### Task directions
Please restate, exactly as written, the lines running from the beginning of the material through the line that has "const roundSteps = 2;" in it.

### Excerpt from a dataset
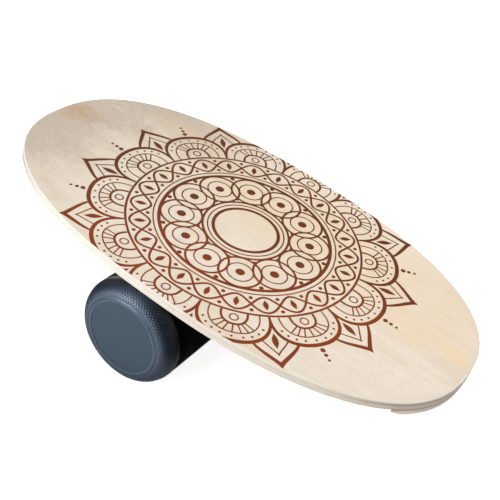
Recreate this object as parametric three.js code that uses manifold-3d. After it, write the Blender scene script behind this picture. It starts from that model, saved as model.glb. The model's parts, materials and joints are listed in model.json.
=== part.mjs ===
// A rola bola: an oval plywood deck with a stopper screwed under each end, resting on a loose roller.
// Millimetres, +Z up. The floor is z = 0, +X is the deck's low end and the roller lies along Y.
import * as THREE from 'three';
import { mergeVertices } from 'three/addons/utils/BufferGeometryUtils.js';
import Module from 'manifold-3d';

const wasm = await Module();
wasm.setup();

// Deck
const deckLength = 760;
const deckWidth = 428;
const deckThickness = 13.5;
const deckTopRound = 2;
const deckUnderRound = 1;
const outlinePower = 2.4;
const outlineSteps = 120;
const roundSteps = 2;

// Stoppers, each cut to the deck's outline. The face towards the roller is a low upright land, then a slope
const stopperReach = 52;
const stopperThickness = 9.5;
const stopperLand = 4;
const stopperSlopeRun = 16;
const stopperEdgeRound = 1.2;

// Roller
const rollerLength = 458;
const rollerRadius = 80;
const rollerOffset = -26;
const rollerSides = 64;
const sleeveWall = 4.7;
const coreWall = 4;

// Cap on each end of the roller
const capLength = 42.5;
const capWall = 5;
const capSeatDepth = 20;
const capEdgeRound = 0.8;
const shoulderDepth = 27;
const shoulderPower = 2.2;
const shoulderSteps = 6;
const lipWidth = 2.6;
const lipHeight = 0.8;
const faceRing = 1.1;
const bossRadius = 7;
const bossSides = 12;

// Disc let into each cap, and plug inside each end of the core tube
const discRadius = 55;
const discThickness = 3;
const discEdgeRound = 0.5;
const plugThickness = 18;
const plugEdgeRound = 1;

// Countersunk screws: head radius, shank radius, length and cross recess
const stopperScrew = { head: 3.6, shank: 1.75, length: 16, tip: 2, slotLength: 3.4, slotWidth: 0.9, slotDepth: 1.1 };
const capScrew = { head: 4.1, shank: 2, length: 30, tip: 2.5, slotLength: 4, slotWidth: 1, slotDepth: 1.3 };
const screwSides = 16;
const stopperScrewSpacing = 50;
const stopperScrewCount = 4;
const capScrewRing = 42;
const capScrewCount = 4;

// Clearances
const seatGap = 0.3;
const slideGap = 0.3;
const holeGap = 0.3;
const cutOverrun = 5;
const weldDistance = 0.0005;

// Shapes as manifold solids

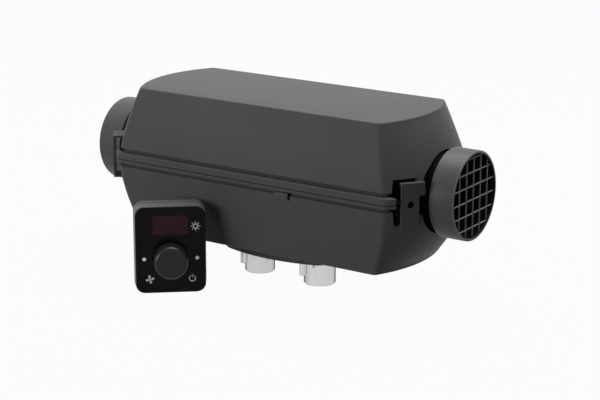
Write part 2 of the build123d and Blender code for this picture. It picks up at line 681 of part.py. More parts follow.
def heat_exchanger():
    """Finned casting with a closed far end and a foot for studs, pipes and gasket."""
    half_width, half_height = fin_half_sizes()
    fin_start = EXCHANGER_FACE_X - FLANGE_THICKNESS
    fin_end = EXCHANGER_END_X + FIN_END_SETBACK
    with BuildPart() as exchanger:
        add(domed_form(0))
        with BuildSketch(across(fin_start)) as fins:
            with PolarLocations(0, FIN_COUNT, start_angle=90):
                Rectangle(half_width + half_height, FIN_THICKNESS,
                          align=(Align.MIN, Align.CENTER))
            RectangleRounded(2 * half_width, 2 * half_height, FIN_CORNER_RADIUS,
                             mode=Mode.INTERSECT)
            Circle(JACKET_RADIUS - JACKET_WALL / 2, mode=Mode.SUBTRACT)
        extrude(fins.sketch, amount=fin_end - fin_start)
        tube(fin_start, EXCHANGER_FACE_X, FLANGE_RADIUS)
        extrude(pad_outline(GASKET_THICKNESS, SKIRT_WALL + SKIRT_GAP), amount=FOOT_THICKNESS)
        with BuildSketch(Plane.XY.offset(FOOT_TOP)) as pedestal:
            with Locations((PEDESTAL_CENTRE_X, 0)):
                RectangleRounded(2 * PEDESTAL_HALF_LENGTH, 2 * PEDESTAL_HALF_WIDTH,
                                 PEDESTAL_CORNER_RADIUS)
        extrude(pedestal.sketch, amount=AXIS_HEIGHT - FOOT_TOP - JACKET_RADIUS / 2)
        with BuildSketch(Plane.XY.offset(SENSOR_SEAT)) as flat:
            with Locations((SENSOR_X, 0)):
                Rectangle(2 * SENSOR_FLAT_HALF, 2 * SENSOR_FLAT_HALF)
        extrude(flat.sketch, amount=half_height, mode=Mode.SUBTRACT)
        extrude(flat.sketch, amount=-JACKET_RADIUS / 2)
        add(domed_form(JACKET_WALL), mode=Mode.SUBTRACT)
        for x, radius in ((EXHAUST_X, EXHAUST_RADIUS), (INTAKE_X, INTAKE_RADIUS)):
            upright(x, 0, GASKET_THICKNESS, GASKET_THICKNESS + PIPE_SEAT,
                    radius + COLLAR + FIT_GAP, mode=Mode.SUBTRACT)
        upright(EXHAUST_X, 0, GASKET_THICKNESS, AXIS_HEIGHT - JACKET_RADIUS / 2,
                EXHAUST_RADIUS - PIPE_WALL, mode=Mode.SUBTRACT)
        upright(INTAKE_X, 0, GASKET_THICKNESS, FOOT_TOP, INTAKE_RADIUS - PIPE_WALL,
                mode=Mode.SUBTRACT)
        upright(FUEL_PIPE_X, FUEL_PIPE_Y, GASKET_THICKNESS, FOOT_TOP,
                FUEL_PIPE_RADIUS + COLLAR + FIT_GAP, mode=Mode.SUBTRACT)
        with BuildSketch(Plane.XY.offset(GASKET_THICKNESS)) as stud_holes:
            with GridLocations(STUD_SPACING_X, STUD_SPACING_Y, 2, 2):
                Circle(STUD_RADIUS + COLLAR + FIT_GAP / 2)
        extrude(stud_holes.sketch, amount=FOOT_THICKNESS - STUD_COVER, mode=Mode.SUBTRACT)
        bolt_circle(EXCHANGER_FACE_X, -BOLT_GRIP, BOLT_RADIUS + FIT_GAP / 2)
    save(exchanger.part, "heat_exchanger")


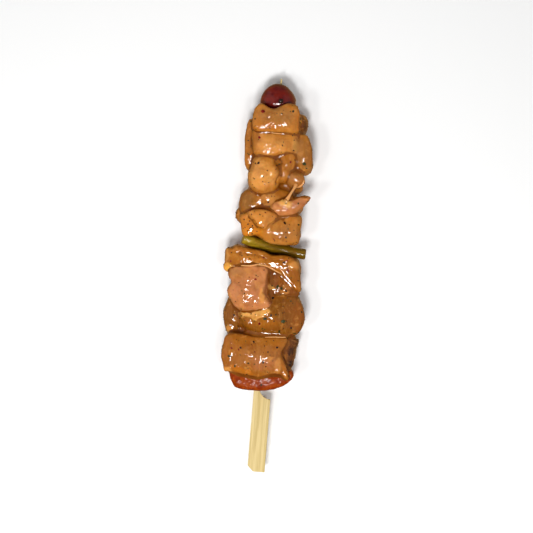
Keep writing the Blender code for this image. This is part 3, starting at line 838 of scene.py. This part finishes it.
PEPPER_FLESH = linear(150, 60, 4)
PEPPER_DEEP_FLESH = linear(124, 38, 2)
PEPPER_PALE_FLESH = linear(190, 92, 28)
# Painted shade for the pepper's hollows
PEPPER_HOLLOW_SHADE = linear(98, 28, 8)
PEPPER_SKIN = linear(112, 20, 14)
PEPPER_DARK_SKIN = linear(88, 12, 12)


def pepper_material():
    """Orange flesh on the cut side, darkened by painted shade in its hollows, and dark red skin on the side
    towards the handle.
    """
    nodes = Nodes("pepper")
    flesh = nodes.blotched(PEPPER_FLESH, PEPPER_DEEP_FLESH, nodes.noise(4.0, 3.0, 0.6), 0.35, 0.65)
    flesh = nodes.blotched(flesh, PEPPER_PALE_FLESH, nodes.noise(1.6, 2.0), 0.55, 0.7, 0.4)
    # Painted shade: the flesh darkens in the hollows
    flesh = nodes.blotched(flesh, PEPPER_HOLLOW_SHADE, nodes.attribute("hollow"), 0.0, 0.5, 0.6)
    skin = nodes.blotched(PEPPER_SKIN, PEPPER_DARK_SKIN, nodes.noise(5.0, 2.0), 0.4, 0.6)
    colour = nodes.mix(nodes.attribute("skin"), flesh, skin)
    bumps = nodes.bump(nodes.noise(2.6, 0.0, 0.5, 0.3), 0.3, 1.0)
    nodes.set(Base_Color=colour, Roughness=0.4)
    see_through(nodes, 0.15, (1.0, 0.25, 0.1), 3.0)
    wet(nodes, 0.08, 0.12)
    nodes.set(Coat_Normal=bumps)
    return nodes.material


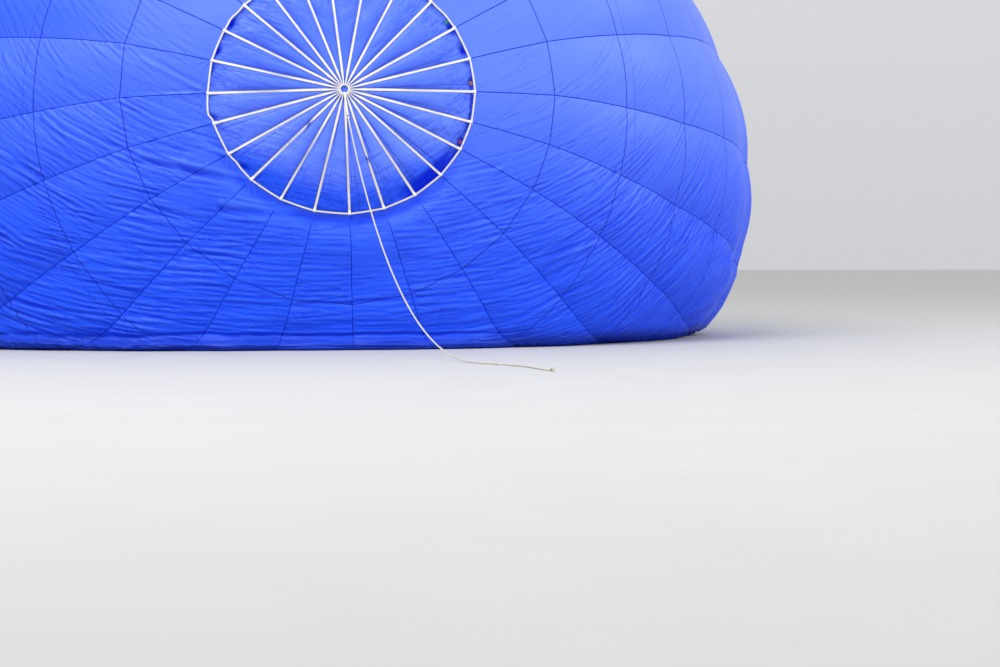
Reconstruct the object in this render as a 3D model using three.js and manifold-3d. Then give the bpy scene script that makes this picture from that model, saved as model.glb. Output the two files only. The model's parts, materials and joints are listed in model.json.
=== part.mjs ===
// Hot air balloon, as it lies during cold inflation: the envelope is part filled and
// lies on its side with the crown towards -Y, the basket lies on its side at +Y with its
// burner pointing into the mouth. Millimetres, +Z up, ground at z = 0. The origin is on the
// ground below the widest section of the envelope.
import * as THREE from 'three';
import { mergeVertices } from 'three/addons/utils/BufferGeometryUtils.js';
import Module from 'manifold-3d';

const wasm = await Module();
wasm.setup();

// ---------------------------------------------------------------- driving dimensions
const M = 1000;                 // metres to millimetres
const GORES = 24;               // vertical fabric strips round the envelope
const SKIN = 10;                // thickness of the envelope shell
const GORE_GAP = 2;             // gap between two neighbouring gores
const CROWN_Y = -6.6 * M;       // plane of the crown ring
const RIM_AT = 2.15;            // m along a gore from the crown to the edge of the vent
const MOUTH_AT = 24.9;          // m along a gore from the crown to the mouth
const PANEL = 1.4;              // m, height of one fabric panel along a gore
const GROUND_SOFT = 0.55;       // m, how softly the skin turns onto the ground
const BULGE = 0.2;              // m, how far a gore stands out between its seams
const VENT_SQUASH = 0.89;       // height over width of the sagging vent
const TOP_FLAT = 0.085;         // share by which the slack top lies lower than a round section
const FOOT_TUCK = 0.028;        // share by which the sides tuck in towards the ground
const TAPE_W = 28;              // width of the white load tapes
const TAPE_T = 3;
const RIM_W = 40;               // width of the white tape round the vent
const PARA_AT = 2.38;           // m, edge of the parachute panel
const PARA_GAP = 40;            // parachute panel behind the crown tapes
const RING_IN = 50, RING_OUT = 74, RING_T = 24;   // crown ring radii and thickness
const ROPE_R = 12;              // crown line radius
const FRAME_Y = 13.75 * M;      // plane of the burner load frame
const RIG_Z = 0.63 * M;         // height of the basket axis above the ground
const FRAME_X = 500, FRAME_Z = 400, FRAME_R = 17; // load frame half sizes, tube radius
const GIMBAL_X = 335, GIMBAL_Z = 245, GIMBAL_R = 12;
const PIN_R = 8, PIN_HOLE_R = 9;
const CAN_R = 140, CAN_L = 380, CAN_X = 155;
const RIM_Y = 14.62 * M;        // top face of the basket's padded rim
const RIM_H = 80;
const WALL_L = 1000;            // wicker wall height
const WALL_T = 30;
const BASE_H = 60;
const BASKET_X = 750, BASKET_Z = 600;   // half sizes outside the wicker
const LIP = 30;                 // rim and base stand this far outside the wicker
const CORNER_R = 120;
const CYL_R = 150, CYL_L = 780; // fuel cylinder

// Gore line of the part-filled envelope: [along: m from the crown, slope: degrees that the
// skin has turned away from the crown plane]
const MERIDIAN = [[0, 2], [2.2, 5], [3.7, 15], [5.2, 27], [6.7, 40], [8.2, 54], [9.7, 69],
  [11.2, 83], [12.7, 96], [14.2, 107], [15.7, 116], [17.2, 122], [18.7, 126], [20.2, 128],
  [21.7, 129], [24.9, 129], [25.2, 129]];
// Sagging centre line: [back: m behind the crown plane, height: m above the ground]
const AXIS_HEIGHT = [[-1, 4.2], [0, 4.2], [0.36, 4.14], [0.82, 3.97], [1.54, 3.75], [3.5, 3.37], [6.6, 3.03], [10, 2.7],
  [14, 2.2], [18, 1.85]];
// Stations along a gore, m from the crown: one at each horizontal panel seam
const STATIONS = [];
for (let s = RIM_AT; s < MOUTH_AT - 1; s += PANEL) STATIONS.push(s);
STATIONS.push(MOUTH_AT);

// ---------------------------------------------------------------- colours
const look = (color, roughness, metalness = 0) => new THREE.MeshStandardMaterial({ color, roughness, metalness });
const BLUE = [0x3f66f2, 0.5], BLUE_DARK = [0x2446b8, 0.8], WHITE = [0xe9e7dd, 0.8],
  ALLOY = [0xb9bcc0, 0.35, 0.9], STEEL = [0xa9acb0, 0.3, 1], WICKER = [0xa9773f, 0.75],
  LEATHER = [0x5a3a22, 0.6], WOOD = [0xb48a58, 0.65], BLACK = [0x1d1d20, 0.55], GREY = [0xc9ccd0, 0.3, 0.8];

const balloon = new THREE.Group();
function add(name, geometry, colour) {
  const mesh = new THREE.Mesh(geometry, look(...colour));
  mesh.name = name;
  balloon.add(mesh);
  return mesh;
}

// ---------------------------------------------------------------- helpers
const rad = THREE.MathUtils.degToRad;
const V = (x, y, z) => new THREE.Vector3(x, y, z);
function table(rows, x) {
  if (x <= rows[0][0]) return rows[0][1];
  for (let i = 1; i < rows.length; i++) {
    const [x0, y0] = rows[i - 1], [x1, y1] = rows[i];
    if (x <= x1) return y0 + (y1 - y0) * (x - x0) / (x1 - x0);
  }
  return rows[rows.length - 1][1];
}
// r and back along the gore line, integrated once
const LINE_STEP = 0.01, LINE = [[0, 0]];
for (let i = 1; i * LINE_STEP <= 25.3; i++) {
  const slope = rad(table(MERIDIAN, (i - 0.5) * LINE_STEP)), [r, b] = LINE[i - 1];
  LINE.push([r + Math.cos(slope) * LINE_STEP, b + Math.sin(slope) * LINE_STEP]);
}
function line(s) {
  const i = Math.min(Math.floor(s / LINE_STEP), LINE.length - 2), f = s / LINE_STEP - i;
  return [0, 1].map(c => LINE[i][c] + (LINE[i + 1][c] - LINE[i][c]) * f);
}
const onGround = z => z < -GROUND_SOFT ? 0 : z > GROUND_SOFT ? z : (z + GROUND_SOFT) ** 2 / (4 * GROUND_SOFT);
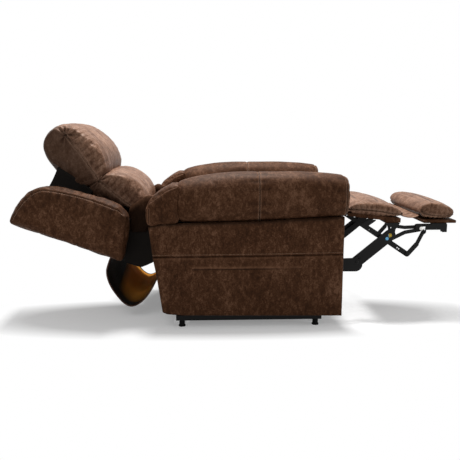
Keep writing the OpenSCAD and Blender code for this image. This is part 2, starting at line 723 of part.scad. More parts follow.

### Final result
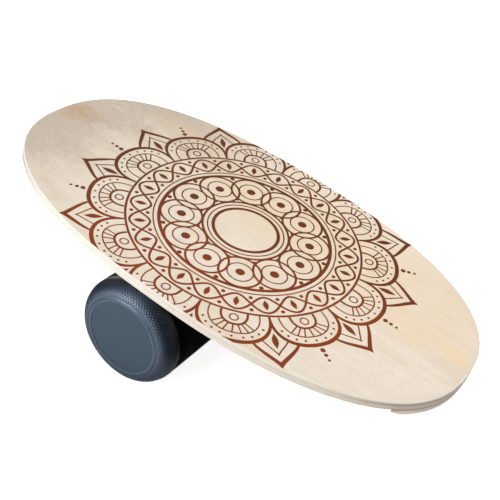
Recreate this object as parametric three.js code that uses manifold-3d. After it, write the Blender scene script behind this picture. It starts from that model, saved as model.glb. The model's parts, materials and joints are listed in model.json.
=== part.mjs ===
// A rola bola: an oval plywood deck with a stopper screwed under each end, resting on a loose roller.
// Millimetres, +Z up. The floor is z = 0, +X is the deck's low end and the roller lies along Y.
import * as THREE from 'three';
import { mergeVertices } from 'three/addons/utils/BufferGeometryUtils.js';
import Module from 'manifold-3d';

const wasm = await Module();
wasm.setup();

// Deck
const deckLength = 760;
const deckWidth = 428;
const deckThickness = 13.5;
const deckTopRound = 2;
const deckUnderRound = 1;
const outlinePower = 2.4;
const outlineSteps = 120;
const roundSteps = 2;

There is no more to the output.